Under just-ousted Prime Minister Prayuth Chanocha's military-backed government, it was next to impossible to start up a small brewery in Thailand, where a powerful duopoly holds sway.

Until recently, anyone seeking a license to open a microbrewery had to show the capacity to make 100,000 litres of beer and have 10 million baht (around AUD $430,000) in registered capital. While the production capacity and capital requirements have been lifted, new walls were erected in their place. For example, brewers must conduct environmental impact assessments but are not eligible to do so unless they produce more than 7 million litres annually – a regulation that independent brewers say only major players can meet. Homebrewing remains illegal.

Taopiphop Limjittrakorn, a homebrewer and Move Forward parliamentarian, says the market is stacked in favour of the country's two biggest brewers, ThaiBev and Boon Rawd Brewery, the makers of Chang and Singha beers, respectively. But small brewers have found ways to get around the strict brewing laws: using facilities in Cambodia, Singapore, Vietnam and elsewhere, and then importing their products to sell them legally in Thailand.

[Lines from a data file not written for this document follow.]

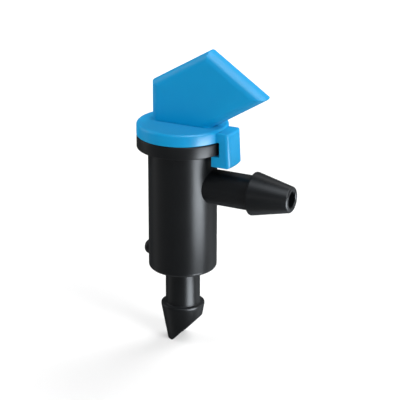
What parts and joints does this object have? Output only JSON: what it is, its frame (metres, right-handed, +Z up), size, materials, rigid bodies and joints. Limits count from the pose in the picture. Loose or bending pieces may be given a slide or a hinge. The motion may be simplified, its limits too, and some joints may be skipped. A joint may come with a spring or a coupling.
{
  "type": "drip emitter",
  "caption": "Take-apart drip emitter: a black barrel with a self-piercing inlet barb and a side outlet barb, closed by a blue twist-lock cap with an arrow-shaped finger flag.",
  "frame": {"origin": "on the barrel's axis, in the plane of the inlet barb's shoulder, where the supply tube's wall seats", "axes": "+Z up the barrel to the flag, +X along the outlet barb, +Y to the release notch in the flange"},
  "size_m": [0.021, 0.0116, 0.0392],
  "materials": {
    "body_black": "satin, moulded polypropylene",
    "cap_blue": "semi-gloss, moulded polypropylene"
  },
  "bodies": {
    "body": {"emitter_body": "body_black"},
    "cap": {"flag_cap": "cap_blue"}
  },
  "joints": [
    {"name": "cap_twist", "type": "hinge", "parent": "body", "child": "cap", "pos_m": [0, 0, 0], "axis": [0, 0, 1], "range_deg": [0, 90]}
  ]
}
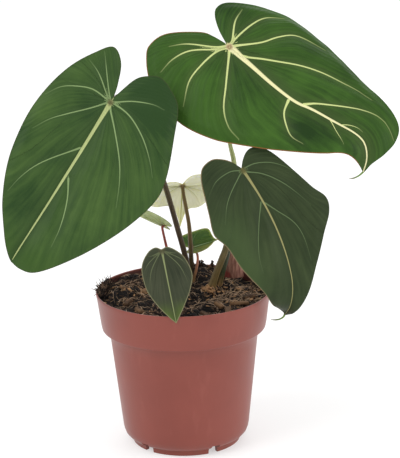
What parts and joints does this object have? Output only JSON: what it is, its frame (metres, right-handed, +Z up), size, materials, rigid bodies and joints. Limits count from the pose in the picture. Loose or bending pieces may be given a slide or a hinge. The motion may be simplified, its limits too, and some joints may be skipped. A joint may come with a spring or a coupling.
{
  "type": "potted philodendron",
  "caption": "Potted philodendron: heart-shaped, pale-veined leaves on tall bare stalks, growing out of coir soil in a round plastic nursery pot with a deep collar.",
  "frame": {"origin": "centre of the pot's underside, on the flat centre pad that stands on the surface", "axes": "+Z up along the pot's axis; -Y towards the front, where the small front leaf hangs over the rim; +X towards the side that the top and right leaves lean to"},
  "size_m": [0.2642, 0.1216, 0.2987],
  "materials": {
    "pot": "smooth terracotta-red plastic with a soft sheen",
    "soil": "dark, crumbly, fibrous",
    "bark": "rough, dry, tan to orange-brown",
    "leaf": "velvety to satin green with pale veins",
    "stalk": "satin, olive to dark brown",
    "sheath": "dry, papery, pink-brown"
  },
  "bodies": {
    "root": {"pot": "pot", "soil": "soil", "stalk_left": "stalk", "stalk_top": "stalk", "stalk_right": "stalk", "stalk_front": "stalk", "stalk_back": "stalk", "stalk_side": "stalk", "stalk_young": "stalk", "blade_left": "leaf", "blade_top": "leaf", "blade_right": "leaf", "blade_front": "leaf", "blade_back": "leaf", "blade_side": "leaf", "blade_young": "leaf", "sheath": "sheath", "bark_chip_01": "bark", "bark_chip_02": "bark", "bark_chip_03": "bark", "bark_chip_04": "bark", "bark_chip_05": "bark", "bark_chip_06": "bark", "bark_chip_07": "bark", "bark_chip_08": "bark", "bark_chip_09": "bark", "bark_chip_10": "bark"}
  },
  "joints": []
}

Team Alpha decided to go to New Zealand instead, helped in part by a free trade agreement between New Zealand and Thailand.

“It’s easier to do it in Cambodia but apparently the quality is not as good over there,” Søren says. “We’ve only done one so far but it might turn into a thing. 

“They are very small but the owners have a resort island where they sell most of the beer. Most of it was kegs and a few cans.”


* 8 Wired beers are brought into Australia by Modern Liquid, which was previously Better Beer Imports.

** The NZ Champion Brewery is based on consistency across entries. Points are awarded to each medal-winning beer (gold = 3, silver = 2, bronze = 1). These are tallied and divided by the brewery's total number of entries. Consideration is given to entries from the entrants that have been awarded trophies.